“Uno de ustedes me va a traicionar” (cfr. Jn
13, 16-20). Luego de lavarles los pies a sus Apóstoles y cuando ya están todos
sentados alrededor de la mesa, en la Última Cena, Jesús les dice algo que los
entristece. Primero, al lavarles los pies, lo que quiere Jesús es dejarles a
los discípulos es la enseñanza de que unos a otros deben prestarse servicios
mutuamente, aun en las cosas más humildes. Jesús les dice que no es el conocer
que deben servirse mutuamente, sino el poner en práctica tales ejemplos, lo que
hará la felicidad de los discípulos verdaderos. Con este ejemplo y con esta
enseñanza, los discípulos experimentan felicidad, pero acto seguido esa
felicidad se cambiará en un sombrío estado, al denunciar Jesús que uno de entre
ellos lo traicionará: “Uno de ustedes me traicionará”. Jesús revela el hecho de
la traición, pero no dice quién es la persona que lo traicionará. El mismo Jesús
había elegido a los discípulos para que fueran sus Apóstoles y no es que Jesús
no lo supiera; Él lo sabía y por eso dice: “Tiene que cumplirse la Escritura: El
que compartía mi pan me ha traicionado”. El texto que cita Jesús es el del
Salmo 40 (41) 10: se trata de la traición de Ajitofel, comensal y consejero
íntimo de David, traición que por su brutalidad se describe como el cocear de
un caballo contra su dueño. En este caso, Ajitofel, el que traiciona a David,
es figura de Judas Iscariote, quien traicionó a Jesús por treinta monedas de
plata[1].
A su vez, Jesús anuncia lo que va a ocurrir, para que
esto sirva como una señal de su divinidad, ya que usa el mayestático “Yo Soy”,
es decir, el nombre con el que los hebreos conocían a Dios: “Para que cuando
suceda (la traición) creáis que Yo Soy”. En otras palabras, les dice: “Para que
cuando suceda (la traición) creáis que Yo Soy el Hijo de Dios, el Mesías”.

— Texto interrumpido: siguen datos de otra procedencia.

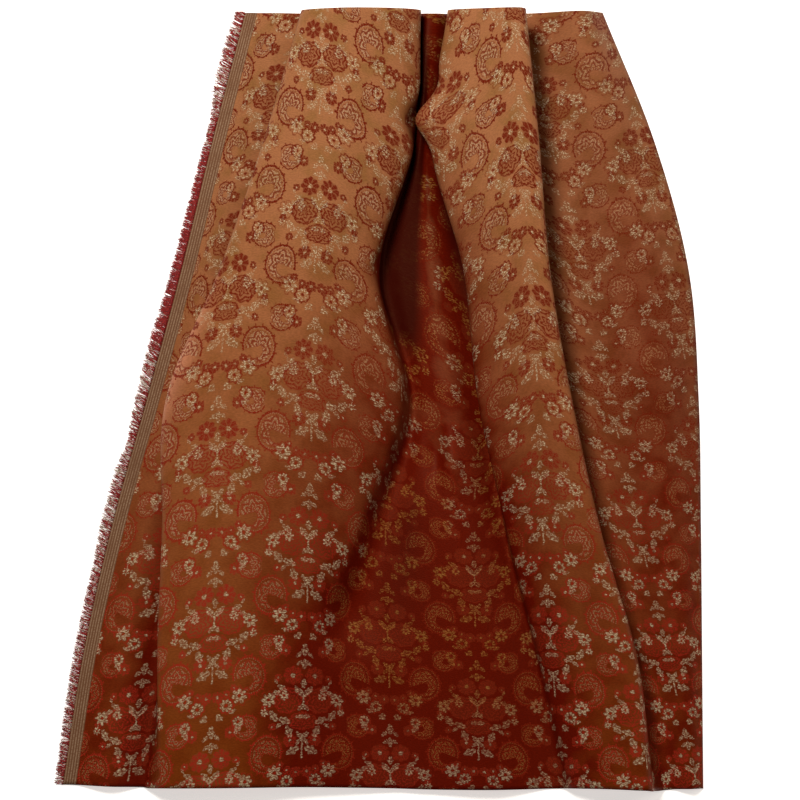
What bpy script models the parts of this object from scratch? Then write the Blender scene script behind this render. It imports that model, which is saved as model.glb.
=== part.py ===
"""A cut length of floral brocade with its selvedge fringe, lying on a flat surface in soft folds.

Metres, +Z up, +Y towards the gathered end. The cloth is one sheet. Its folds run lengthwise: a table
says how far across and how high each fold line lies at seven stations, and the surface is a smooth
loft through them. A tuck line lies hidden under the pleat beside it.
"""

from collections import namedtuple

import bmesh
import bpy
import numpy as np
from mathutils import Vector

# Driving dimensions in metres
MM = 0.001
CLOTH_LENGTH = 0.698
CLOTH_THICKNESS = 0.0015
EDGE_WAVE = 0.0012
SKEW_AT_FOOT = 0.0035
FLOOR_BLEND = 0.008

SECTION_STEPS = 3
ROW_COUNT = 29

FRINGE_GAP = 0.0003
FRINGE_BACKING = 0.0024
FRINGE_THICKNESS = 0.0010
LOCK_COUNT = 150
LOCK_LENGTH = 0.0082
LOCK_ROOT_SHARE = 0.72
LOCK_TIP_SHARE = 0.38
LOCK_LEAN = 0.35

Fold = namedtuple("Fold", "name across_mm height_mm")

# One row for each fold line, from the selvedge to the cut side. The seven stations are evenly
# spaced from the gathered end to the foot. Across is measured from the middle of the cloth.
FOLDS = (
    Fold("selvedge_edge", (-141, -171, -199, -230, -262, -288, -306), (0, 0, 0, 0, 0, 0, 0)),
    Fold("selvedge_inner", (-129, -158, -186, -217, -249, -275, -293), (0, 0, 0, 0, 0, 0, 0)),
    Fold("left_flap", (-104, -137, -171, -196, -229, -248, -263), (8, 7, 6, 5, 6, 7, 8)),
    Fold("left_tuck_low", (-31, -81, -129, -189, -203, -218, -232), (0, 0, 0, 0, 0, 0, 0)),
    Fold("left_tuck_turn", (-20, -70, -120, -180, -196, -215, -228), (7, 7, 7, 6, 5, 4, 3)),
    Fold("left_tuck_high", (-34, -86, -134, -193, -205, -216, -223), (14, 14, 13, 12, 11, 9, 8)),
    Fold("left_crest_edge", (-88, -122, -162, -210, -213, -217, -213), (38, 38, 36, 31, 28, 23, 17)),
    Fold("left_pleat_crest", (-52, -65, -88, -119, -135, -144, -148), (58, 57, 54, 49, 43, 33, 22)),
    Fold("left_pleat_shoulder", (-2, -9, -45, -23, -63, -99, -97), (50, 48, 46, 41, 35, 27, 14)),
    Fold("crease_edge", (18, 12, -22, -1, -41, -78, -50), (36, 34, 34, 30, 27, 22, 9)),
    Fold("crease_foot", (15, 13, -16, 12, -18, -43, -4), (9, 12, 2, 2, 2, 5, 5)),
    Fold("inner_mound_left", (24, 18, 2, 22, 9, 0, 27), (20, 17, 6, 7, 9, 8, 6)),
    Fold("inner_mound", (33, 24, 29, 45, 56, 79, 86), (20, 14, 9, 13, 18, 16, 10)),
    Fold("right_foot", (47, 47, 63, 79, 94, 122, 146), (8, 0, 0, 0, 0, 0, 0)),
    Fold("right_pleat_edge", (44, 28, 58, 71, 98, 129, 157), (36, 35, 31, 26, 16, 12, 10)),
    Fold("right_pleat_face", (77, 72, 92, 108, 137, 169, 189), (50, 49, 46, 41, 33, 28, 23)),
    Fold("right_crest", (107, 119, 129, 148, 173, 206, 219), (60, 58, 55, 50, 45, 40, 34)),
    Fold("right_crest_turn", (112, 124, 134, 154, 180, 213, 226), (52, 50, 47, 43, 38, 33, 29)),
    Fold("right_tuck_high", (88, 101, 115, 137, 169, 209, 230), (14, 14, 14, 13, 12, 12, 13)),
    Fold("right_tuck_turn", (61, 81, 97, 124, 160, 207, 234), (7, 7, 7, 7, 6, 6, 6)),
    Fold("right_tuck_low", (72, 90, 106, 133, 171, 216, 240), (0, 0, 0, 0, 0, 0, 0)),
    Fold("right_valley", (123, 134, 147, 167, 193, 227, 248), (8, 6, 4, 3, 2, 1, 1)),
    Fold("right_panel_crest", (162, 189, 216, 230, 241, 254, 263), (24, 24, 22, 19, 15, 11, 7)),
    Fold("right_edge", (183, 230, 261, 270, 272, 273, 274), (0, 0, 0, 0, 0, 0, 0)),
)

Pinch = namedtuple("Pinch", "across_mm down_mm reach_mm along_mm lift_mm pull_mm")

# Small local shapes on top of the lengthwise folds. Each lifts the cloth and pulls its raised parts
# sideways round one place, fading out over its reach.
PINCHES = (
    Pinch(across_mm=30, down_mm=98, reach_mm=22, along_mm=17, lift_mm=1, pull_mm=-14),
    Pinch(across_mm=42, down_mm=66, reach_mm=16, along_mm=14, lift_mm=0, pull_mm=5),
    Pinch(across_mm=-20, down_mm=229, reach_mm=15, along_mm=14, lift_mm=3, pull_mm=-4),
    Pinch(across_mm=34, down_mm=396, reach_mm=8, along_mm=24, lift_mm=-6, pull_mm=0),
    Pinch(across_mm=46, down_mm=404, reach_mm=9, along_mm=24, lift_mm=4, pull_mm=0),
    Pinch(across_mm=-50, down_mm=540, reach_mm=26, along_mm=24, lift_mm=-6, pull_mm=0),
    Pinch(across_mm=-44, down_mm=588, reach_mm=34, along_mm=20, lift_mm=4, pull_mm=0),
    Pinch(across_mm=205, down_mm=150, reach_mm=30, along_mm=34, lift_mm=-4, pull_mm=0),
    Pinch(across_mm=222, down_mm=330, reach_mm=30, along_mm=30, lift_mm=4, pull_mm=0),
)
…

“Uno de ustedes me va a traicionar”. En épocas de
persecución, muchos cristianos han cedido a la presión de los perseguidores y
han traicionado a Jesús y a su Iglesia; perseverar en la fe y en las buenas
obras, aun a costa de la vida terrena, es una gracia que Dios la concede a
quien Él más ama; pidamos entonces la gracia de no ser nosotros los traidores,
en caso de persecución.
[1] Cfr. B. Orchard et al., Verbum Dei. Comentarios a la Sagrada Escritura,
Tomo III, Editorial Herder, Barcelona 1957, 746.